Structured object records:
# # #

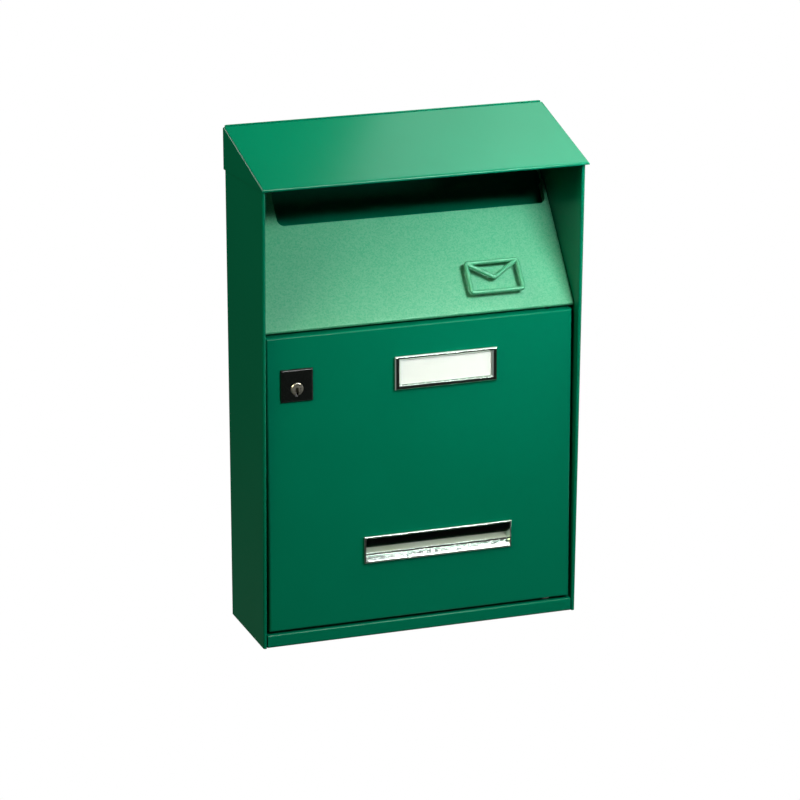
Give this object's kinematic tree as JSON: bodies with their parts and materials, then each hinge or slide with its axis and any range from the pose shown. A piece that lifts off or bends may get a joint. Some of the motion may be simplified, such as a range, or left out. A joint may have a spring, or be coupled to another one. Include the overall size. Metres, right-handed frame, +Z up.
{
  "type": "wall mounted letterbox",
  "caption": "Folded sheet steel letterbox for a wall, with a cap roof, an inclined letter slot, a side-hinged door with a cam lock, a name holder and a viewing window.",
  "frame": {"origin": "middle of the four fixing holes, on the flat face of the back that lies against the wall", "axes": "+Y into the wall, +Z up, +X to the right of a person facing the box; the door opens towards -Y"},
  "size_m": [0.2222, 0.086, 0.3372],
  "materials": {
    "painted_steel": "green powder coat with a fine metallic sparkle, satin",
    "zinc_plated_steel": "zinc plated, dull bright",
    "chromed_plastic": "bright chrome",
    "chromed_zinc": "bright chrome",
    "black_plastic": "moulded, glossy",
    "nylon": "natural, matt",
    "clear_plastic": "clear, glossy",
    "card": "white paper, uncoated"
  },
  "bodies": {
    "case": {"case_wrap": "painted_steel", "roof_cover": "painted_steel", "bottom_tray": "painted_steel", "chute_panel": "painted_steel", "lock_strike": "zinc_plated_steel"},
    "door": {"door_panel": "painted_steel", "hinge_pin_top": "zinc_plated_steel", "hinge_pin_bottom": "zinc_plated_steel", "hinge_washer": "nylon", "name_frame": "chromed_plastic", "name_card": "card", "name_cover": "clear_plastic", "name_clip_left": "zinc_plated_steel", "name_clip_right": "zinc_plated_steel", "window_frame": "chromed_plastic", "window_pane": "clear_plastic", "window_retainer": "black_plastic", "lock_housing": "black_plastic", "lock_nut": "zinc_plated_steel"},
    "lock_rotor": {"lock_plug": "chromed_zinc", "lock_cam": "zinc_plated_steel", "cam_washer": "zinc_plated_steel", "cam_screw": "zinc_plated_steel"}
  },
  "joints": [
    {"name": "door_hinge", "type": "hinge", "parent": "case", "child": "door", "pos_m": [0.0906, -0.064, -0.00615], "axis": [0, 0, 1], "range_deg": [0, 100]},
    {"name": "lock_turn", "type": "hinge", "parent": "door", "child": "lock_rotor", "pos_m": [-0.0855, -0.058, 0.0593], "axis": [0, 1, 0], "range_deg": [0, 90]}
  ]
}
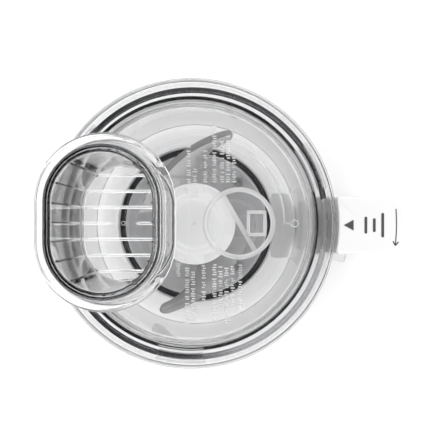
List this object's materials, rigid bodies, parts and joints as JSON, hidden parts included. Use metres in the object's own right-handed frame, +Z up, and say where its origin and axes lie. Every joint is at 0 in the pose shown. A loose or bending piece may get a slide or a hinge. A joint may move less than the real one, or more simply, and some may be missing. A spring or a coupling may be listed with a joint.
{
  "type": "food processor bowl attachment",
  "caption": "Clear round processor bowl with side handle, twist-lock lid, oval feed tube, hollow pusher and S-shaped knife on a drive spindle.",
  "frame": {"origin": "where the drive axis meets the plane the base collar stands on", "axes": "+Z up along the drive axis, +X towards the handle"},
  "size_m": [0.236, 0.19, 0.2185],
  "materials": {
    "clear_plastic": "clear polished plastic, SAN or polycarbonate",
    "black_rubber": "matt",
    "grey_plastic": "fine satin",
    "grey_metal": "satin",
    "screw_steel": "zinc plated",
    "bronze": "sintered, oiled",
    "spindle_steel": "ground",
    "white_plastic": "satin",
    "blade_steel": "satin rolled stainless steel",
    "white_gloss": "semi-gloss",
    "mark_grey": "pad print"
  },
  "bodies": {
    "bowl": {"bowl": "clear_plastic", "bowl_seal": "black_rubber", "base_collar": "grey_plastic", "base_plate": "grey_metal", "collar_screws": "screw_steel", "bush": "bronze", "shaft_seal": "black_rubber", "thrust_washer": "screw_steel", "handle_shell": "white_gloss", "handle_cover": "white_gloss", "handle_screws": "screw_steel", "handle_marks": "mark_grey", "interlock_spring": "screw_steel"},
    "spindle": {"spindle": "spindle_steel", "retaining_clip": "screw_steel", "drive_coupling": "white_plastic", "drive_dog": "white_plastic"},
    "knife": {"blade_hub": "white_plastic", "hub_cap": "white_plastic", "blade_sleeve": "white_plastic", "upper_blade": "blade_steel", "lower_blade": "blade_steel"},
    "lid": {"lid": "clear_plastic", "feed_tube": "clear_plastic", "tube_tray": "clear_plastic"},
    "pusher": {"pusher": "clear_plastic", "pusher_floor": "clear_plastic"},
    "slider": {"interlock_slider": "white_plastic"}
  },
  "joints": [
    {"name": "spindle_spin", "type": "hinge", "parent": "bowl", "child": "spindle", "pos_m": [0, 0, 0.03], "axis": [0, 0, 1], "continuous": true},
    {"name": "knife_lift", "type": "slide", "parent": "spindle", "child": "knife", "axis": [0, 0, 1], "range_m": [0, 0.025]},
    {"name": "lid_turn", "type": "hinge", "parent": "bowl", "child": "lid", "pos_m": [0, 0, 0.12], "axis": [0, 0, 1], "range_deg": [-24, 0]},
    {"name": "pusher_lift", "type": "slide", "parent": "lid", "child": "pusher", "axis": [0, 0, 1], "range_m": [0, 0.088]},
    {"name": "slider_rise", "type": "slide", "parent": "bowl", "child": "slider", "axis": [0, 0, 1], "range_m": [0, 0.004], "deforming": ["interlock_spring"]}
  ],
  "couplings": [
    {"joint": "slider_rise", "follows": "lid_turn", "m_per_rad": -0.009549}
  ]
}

# # #

## [REQUEST]
Every record should be repeated exactly; please leave none out.

## [SOLUTION TO THIS EXERCISE]
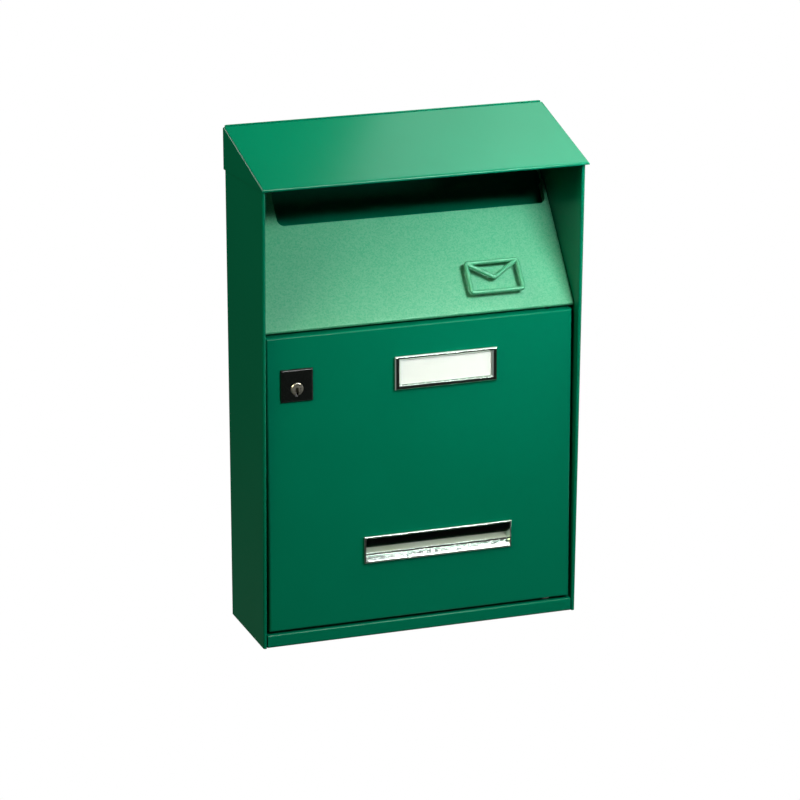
Give this object's kinematic tree as JSON: bodies with their parts and materials, then each hinge or slide with its axis and any range from the pose shown. A piece that lifts off or bends may get a joint. Some of the motion may be simplified, such as a range, or left out. A joint may have a spring, or be coupled to another one. Include the overall size. Metres, right-handed frame, +Z up.
{
  "type": "wall mounted letterbox",
  "caption": "Folded sheet steel letterbox for a wall, with a cap roof, an inclined letter slot, a side-hinged door with a cam lock, a name holder and a viewing window.",
  "frame": {"origin": "middle of the four fixing holes, on the flat face of the back that lies against the wall", "axes": "+Y into the wall, +Z up, +X to the right of a person facing the box; the door opens towards -Y"},
  "size_m": [0.2222, 0.086, 0.3372],
  "materials": {
    "painted_steel": "green powder coat with a fine metallic sparkle, satin",
    "zinc_plated_steel": "zinc plated, dull bright",
    "chromed_plastic": "bright chrome",
    "chromed_zinc": "bright chrome",
    "black_plastic": "moulded, glossy",
    "nylon": "natural, matt",
    "clear_plastic": "clear, glossy",
    "card": "white paper, uncoated"
  },
  "bodies": {
    "case": {"case_wrap": "painted_steel", "roof_cover": "painted_steel", "bottom_tray": "painted_steel", "chute_panel": "painted_steel", "lock_strike": "zinc_plated_steel"},
    "door": {"door_panel": "painted_steel", "hinge_pin_top": "zinc_plated_steel", "hinge_pin_bottom": "zinc_plated_steel", "hinge_washer": "nylon", "name_frame": "chromed_plastic", "name_card": "card", "name_cover": "clear_plastic", "name_clip_left": "zinc_plated_steel", "name_clip_right": "zinc_plated_steel", "window_frame": "chromed_plastic", "window_pane": "clear_plastic", "window_retainer": "black_plastic", "lock_housing": "black_plastic", "lock_nut": "zinc_plated_steel"},
    "lock_rotor": {"lock_plug": "chromed_zinc", "lock_cam": "zinc_plated_steel", "cam_washer": "zinc_plated_steel", "cam_screw": "zinc_plated_steel"}
  },
  "joints": [
    {"name": "door_hinge", "type": "hinge", "parent": "case", "child": "door", "pos_m": [0.0906, -0.064, -0.00615], "axis": [0, 0, 1], "range_deg": [0, 100]},
    {"name": "lock_turn", "type": "hinge", "parent": "door", "child": "lock_rotor", "pos_m": [-0.0855, -0.058, 0.0593], "axis": [0, 1, 0], "range_deg": [0, 90]}
  ]
}
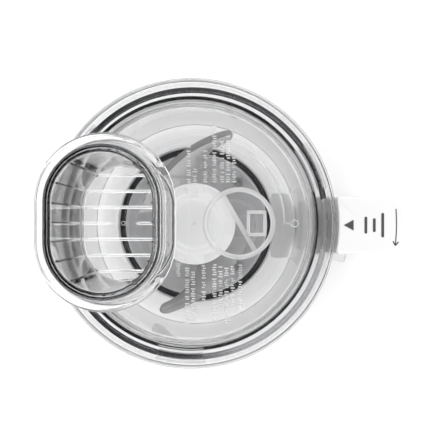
List this object's materials, rigid bodies, parts and joints as JSON, hidden parts included. Use metres in the object's own right-handed frame, +Z up, and say where its origin and axes lie. Every joint is at 0 in the pose shown. A loose or bending piece may get a slide or a hinge. A joint may move less than the real one, or more simply, and some may be missing. A spring or a coupling may be listed with a joint.
{
  "type": "food processor bowl attachment",
  "caption": "Clear round processor bowl with side handle, twist-lock lid, oval feed tube, hollow pusher and S-shaped knife on a drive spindle.",
  "frame": {"origin": "where the drive axis meets the plane the base collar stands on", "axes": "+Z up along the drive axis, +X towards the handle"},
  "size_m": [0.236, 0.19, 0.2185],
  "materials": {
    "clear_plastic": "clear polished plastic, SAN or polycarbonate",
    "black_rubber": "matt",
    "grey_plastic": "fine satin",
    "grey_metal": "satin",
    "screw_steel": "zinc plated",
    "bronze": "sintered, oiled",
    "spindle_steel": "ground",
    "white_plastic": "satin",
    "blade_steel": "satin rolled stainless steel",
    "white_gloss": "semi-gloss",
    "mark_grey": "pad print"
  },
  "bodies": {
    "bowl": {"bowl": "clear_plastic", "bowl_seal": "black_rubber", "base_collar": "grey_plastic", "base_plate": "grey_metal", "collar_screws": "screw_steel", "bush": "bronze", "shaft_seal": "black_rubber", "thrust_washer": "screw_steel", "handle_shell": "white_gloss", "handle_cover": "white_gloss", "handle_screws": "screw_steel", "handle_marks": "mark_grey", "interlock_spring": "screw_steel"},
    "spindle": {"spindle": "spindle_steel", "retaining_clip": "screw_steel", "drive_coupling": "white_plastic", "drive_dog": "white_plastic"},
    "knife": {"blade_hub": "white_plastic", "hub_cap": "white_plastic", "blade_sleeve": "white_plastic", "upper_blade": "blade_steel", "lower_blade": "blade_steel"},
    "lid": {"lid": "clear_plastic", "feed_tube": "clear_plastic", "tube_tray": "clear_plastic"},
    "pusher": {"pusher": "clear_plastic", "pusher_floor": "clear_plastic"},
    "slider": {"interlock_slider": "white_plastic"}
  },
  "joints": [
    {"name": "spindle_spin", "type": "hinge", "parent": "bowl", "child": "spindle", "pos_m": [0, 0, 0.03], "axis": [0, 0, 1], "continuous": true},
    {"name": "knife_lift", "type": "slide", "parent": "spindle", "child": "knife", "axis": [0, 0, 1], "range_m": [0, 0.025]},
    {"name": "lid_turn", "type": "hinge", "parent": "bowl", "child": "lid", "pos_m": [0, 0, 0.12], "axis": [0, 0, 1], "range_deg": [-24, 0]},
    {"name": "pusher_lift", "type": "slide", "parent": "lid", "child": "pusher", "axis": [0, 0, 1], "range_m": [0, 0.088]},
    {"name": "slider_rise", "type": "slide", "parent": "bowl", "child": "slider", "axis": [0, 0, 1], "range_m": [0, 0.004], "deforming": ["interlock_spring"]}
  ],
  "couplings": [
    {"joint": "slider_rise", "follows": "lid_turn", "m_per_rad": -0.009549}
  ]
}